Hemophilia: the defective bloodline
Will you continue your pregnancy if your child inherits an incurable life-long blood clot disorder?
Chu Junlang appears to be a healthy 13-year-old attending his first year of secondary school in Guangzhou, China. But underneath his seemingly healthy exterior belies a life-long burden - he is a hemophiliac!
Junlang was 3 months old when his mother discovered a bruise the size of an egg on his underarms. She brought him to the doctor, thinking that she may have bruised him accidentally. But blood tests soon revealed that he has hemophilia, a life-long blood clotting disorder.
It was only then that Junlang's mother, Mrs Liang, 36, also discovered that she had an older brother with the disease who passed away before she was born, at two years old. Junlang's grandmother is a hemophilia carrier and so is his mother. The family was ignorant to this condition because of a lack of education and awareness in the early days. Mrs Liang admits that had she known of her condition, she would have aborted the baby.
But luckily for Junlang, he was showered with a lot of care and love from his family. His mother shares that with proper care and daily injection of prophylaxis to control and prevent bleeding episodes, he could lead a relatively normal life, and even hopes that he will find a nice girl and marry eventually.

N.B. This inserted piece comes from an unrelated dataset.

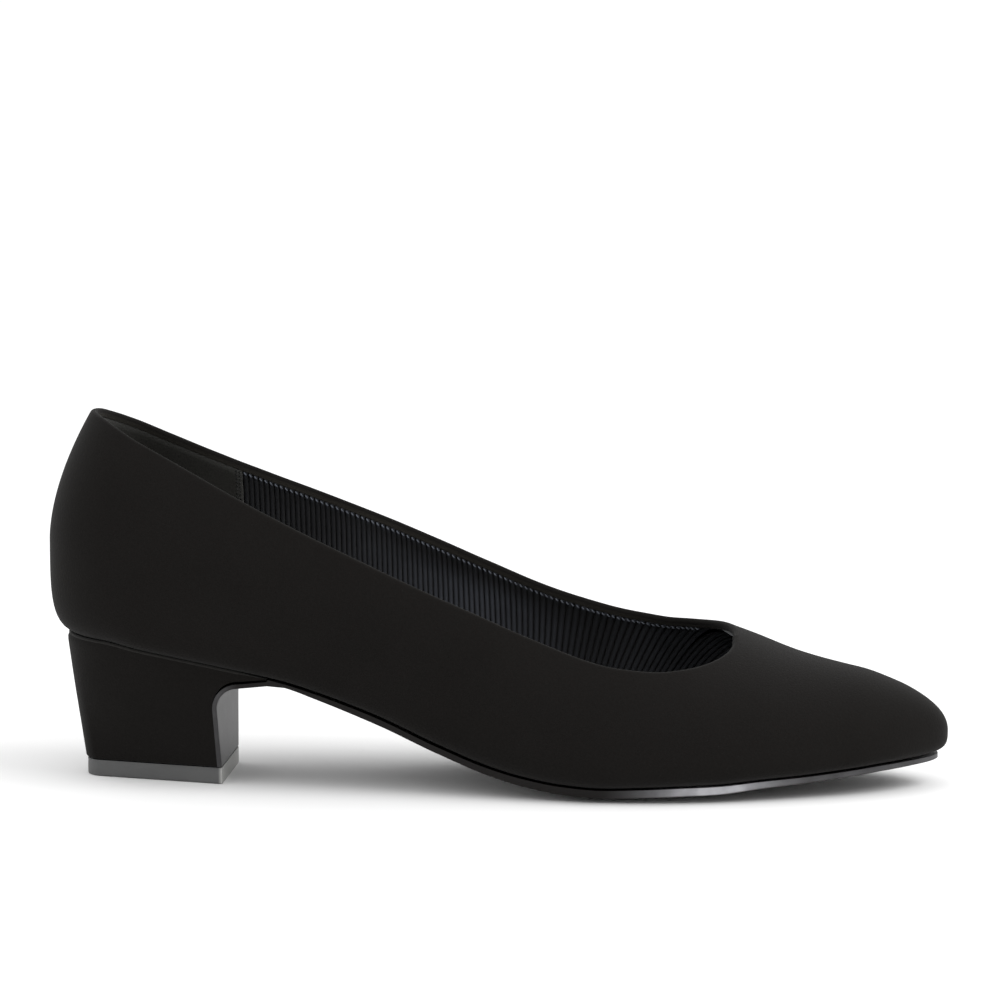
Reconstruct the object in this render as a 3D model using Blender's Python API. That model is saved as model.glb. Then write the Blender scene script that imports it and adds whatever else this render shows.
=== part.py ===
"""Block heel pump, right shoe: a hollow upper, an insole, a sole with a heel breast flap, a heel and its top lift.

X runs from the back of the heel to the toe, Y to the inner side of the foot, Z up from the floor.
Every piece is worked out from one last, whose cross sections are rows of a short table.
"""

import math
from typing import NamedTuple

import bmesh
import bpy
import numpy as np

# Driving sizes, in metres
SHOE_LENGTH = 0.246
BALL_WIDTH = 0.082
SEAT_WIDTH = 0.061
HEEL_HEIGHT = 0.040
BACK_HEIGHT = 0.0597
INSTEP_HEIGHT = 0.0371
TOE_SPRING = 0.0052
VAMP_LENGTH = 0.0568
THROAT_LENGTH = 0.0386
THROAT_OFFSET = 0.005

# Ends of the last
HEEL_ROUND = 0.030
TOE_ROUND = 0.024
BACK_LEAN = 0.0112
LEAN_POWER = 1.7

# Upper
WALL = 0.0018
FACING_WALL = 0.0025
FACING_HEIGHT = 0.0023
FACING_STEP = 0.0004
FACING_FADE = 0.020
LASTING = 0.012
FEATHER_POWER = 4.0
TOP_POWER = 2.0
THROAT_POWER = 2.4
HEEL_EASE = 0.65

# Sole, insole and the clearance between pieces
SEAT_INSET = 0.0045
TOE_INSET = 0.0027
INSET_POWER = 4.0
SOLE = 0.0022
FLAP = 0.0010
EDGE_ROUND = 0.0004
CROWN = 0.0018
TREAD_FLAT = 0.0005
BOARD = 0.0025
GAP = 0.0003

# Heel
TOP_LIFT = 0.0045
BREAST_FOOT = 0.0479
BREAST_SLANT = 0.0006
BREAST_RADIUS = 0.0075
WING_END = 0.0625
WING_TIP = 0.0005
WING_RISE = 0.0005
WING_BEND = 0.004
SEAT_SHARE = 0.97
HEEL_FOOT_BACK = 0.0094
HEEL_FOOT_WIDTH = 0.036
NOSE_SHARE = 0.36
HEEL_FOOT_ROUND = 0.0039
LIFT_ROUND = 0.0006

LATERAL, MEDIAL = -1, 1


class Section(NamedTuple):
    """One cross section of the last."""

    along: float  # from the back, of SHOE_LENGTH
    bulge: float  # widest line over the feather edge, of INSTEP_HEIGHT
    back: float  # ridge over the feather edge, the part of BACK_HEIGHT
    vamp: float  # and the part of INSTEP_HEIGHT
    lean: float  # ridge towards the inner side, of BALL_WIDTH
    spread: float  # local width, 0 for SEAT_WIDTH to 1 for BALL_WIDTH
    outer: float  # half width on the outer side, of the local width
    inner: float  # half width on the inner side, of the local width


SECTIONS = (
    Section(0.000, 0.69, 1.115, 0.00, 0.000, 0.00, 0.492, 0.492),
    Section(0.142, 0.42, 1.13, 0.00, 0.000, 0.00, 0.500, 0.492),
    Section(0.244, 0.46, 1.08, 0.22, 0.000, 0.00, 0.500, 0.492),
    Section(0.346, 0.48, 0.87, 0.60, 0.010, 0.05, 0.508, 0.484),
    Section(0.447, 0.51, 0.46, 1.00, 0.040, 0.20, 0.529, 0.475),
    Section(0.549, 0.42, 0.20, 1.22, 0.070, 0.75, 0.516, 0.464),
    Section(0.630, 0.35, 0.05, 1.35, 0.080, 1.00, 0.518, 0.457),
    Section(0.691, 0.30, 0.00, 1.20, 0.080, 1.00, 0.512, 0.476),
    Section(0.768, 0.255, 0.00, 0.968, 0.080, 1.00, 0.470, 0.457),
    Section(0.833, 0.213, 0.00, 0.780, 0.060, 1.00, 0.402, 0.396),
    Section(0.894, 0.178, 0.00, 0.652, 0.035, 1.00, 0.323, 0.305),
    Section(0.943, 0.162, 0.00, 0.560, 0.018, 1.00, 0.262, 0.241),
    Section(1.000, 0.160, 0.00, 0.508, 0.000, 1.00, 0.207, 0.207),
)


class Profile(NamedTuple):
    """The bottom of the last seen from the side."""

    along: float  # from the back, of SHOE_LENGTH
    rise: float  # feather edge over its height at the ball, 1 at the back of the heel
    spring: float  # feather edge over its height at the ball, of TOE_SPRING
    crown: float  # middle below the feather edge, of CROWN
    sole: float  # thickness of the sole, of SOLE


PROFILES = (
    Profile(0.000, 1.000, 0.00, 0.0, 0.45),
    Profile(0.069, 0.990, 0.00, 0.3, 0.45),
    Profile(0.114, 0.933, 0.00, 0.5, 0.45),
    Profile(0.203, 0.811, 0.00, 0.45, 0.45),
    Profile(0.272, 0.712, 0.00, 0.2, 0.45),
    Profile(0.313, 0.626, 0.00, 0.0, 0.64),
    Profile(0.378, 0.465, 0.00, 0.0, 0.82),
    Profile(0.447, 0.260, 0.00, 0.2, 0.82),
    Profile(0.492, 0.144, 0.00, 0.5, 0.86),
    Profile(0.537, 0.064, 0.00, 0.8, 0.91),
    Profile(0.581, 0.017, 0.00, 1.0, 0.96),
    Profile(0.626, 0.000, 0.00, 1.0, 1.00),
    Profile(0.667, 0.000, 0.05, 1.0, 1.00),
    Profile(0.711, 0.000, 0.14, 1.1, 1.00),
    Profile(0.752, 0.000, 0.20, 1.1, 0.98),
    Profile(0.797, 0.000, 0.38, 1.0, 0.86),
    Profile(0.841, 0.000, 0.50, 0.8, 0.77),
    Profile(0.882, 0.000, 0.65, 0.5, 0.72),
    Profile(0.927, 0.000, 0.85, 0.3, 0.68),
    Profile(0.972, 0.000, 0.97, 0.1, 0.62),
    Profile(1.000, 0.000, 1.00, 0.0, 0.55),
)


class Topline(NamedTuple):
    """Edge of the opening seen from the side: what stands over the heel's share of its height, of BACK_HEIGHT."""

    along: float
    outer: float
    inner: float


TOPLINES = (
    Topline(0.000, 1.014, 1.014),
    Topline(0.045, 1.014, 1.014),
    Topline(0.061, 1.004, 0.992),
    Topline(0.081, 0.978, 0.964),
    Topline(0.106, 0.942, 0.937),
    Topline(0.134, 0.906, 0.912),
    Topline(0.171, 0.865, 0.885),
    Topline(0.211, 0.829, 0.867),
    Topline(0.256, 0.799, 0.860),
    Topline(0.309, 0.777, 0.862),
    Topline(0.366, 0.761, 0.864),
    Topline(0.423, 0.744, 0.857),
    Topline(0.480, 0.721, 0.832),
    Topline(0.537, 0.684, 0.787),
    Topline(0.610, 0.620, 0.727),
    Topline(0.650, 0.585, 0.690),
    Topline(0.699, 0.534, 0.632),
    Topline(0.768, 0.478, 0.559),
)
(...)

And the kicker is, if Junlang finds a girl who is completely healthy (that is, both her X chromosomes are in good condition), they will have perfectly healthy children and break the hemophilia bloodline!
What is hemophilia?
Hemophilia is an inherited genetic blood disorder that is passed on by the mother, and only affects boys. A discriminating disorder, haemophilia affects primarily one in every 5,000 boys, although there have been rare occasions where the daughter was affected. The girls are usually the carriers of the hemophilic gene, where one of her x-chromosome has a recessive trait. When the girl becomes a mother, the son or daughter she gives birth to has a 50% chance of being a haemophiliac or a carrier of the defective gene respectively. Read more about families living with hemophilia here.
There are two types of hemophilia: hemophilia A - with a deficiency of clotting factor 8 (VIII) and hemophilia B - with a deficiency of clotting factor 9 (IX). The severity of the bleeding tendency depends on the range of activity of factor 8 or 9.
According to the World Federation of Hemophilia, approximately 400,000 people around the world have haemophilia, but only 25% are currently receiving adequate treatment. In Asia, this rate is even lower, meaning that a large percentage of hemophiliacs do not have access to proper treatment and diagnosis facilities that can enable them to lead relatively normal lives. Singapore has 200 hemophiliac patients, according to the Hemophilia Society of Singapore.
To address this issue, the Asia Pacific Hemophilia Camp was set up in 2009 as an outreach program to educate and bring awareness to the public. It also serves as a platform where Hemophilia patients can interact and share experiences with one another.
theAsianparent joined the patients at the 3rd Asia Pacific Hemophilia Camp in Hsinchu, Taiwan (July 15 -18) to find out what went on at the camp.
Taiwanese kids at the conference
Hosted by the Taiwan Hemophilia Society, the camp aims to empower the hemophilia community with expert advice, useful information, and a motivating message: Live Your Best Life - Hemophilia or Not!
Low impact exercises that do not strain their joints like swimming and cycling are strongly encouraged.
As the condition can cause prolonged or spontaneous bleeding, especially in muscles, joints or internal organs, hemophiliacs have to be careful with their choice of physical activity.
Patients practicing self-infusion with the medical kit.
Hemophilia patients are used to injections at a very young age; most learnt to infuse themselves at 11 years old. Patients were given medical kits at the camp so that they and their family members can learn how to self-infuse at home.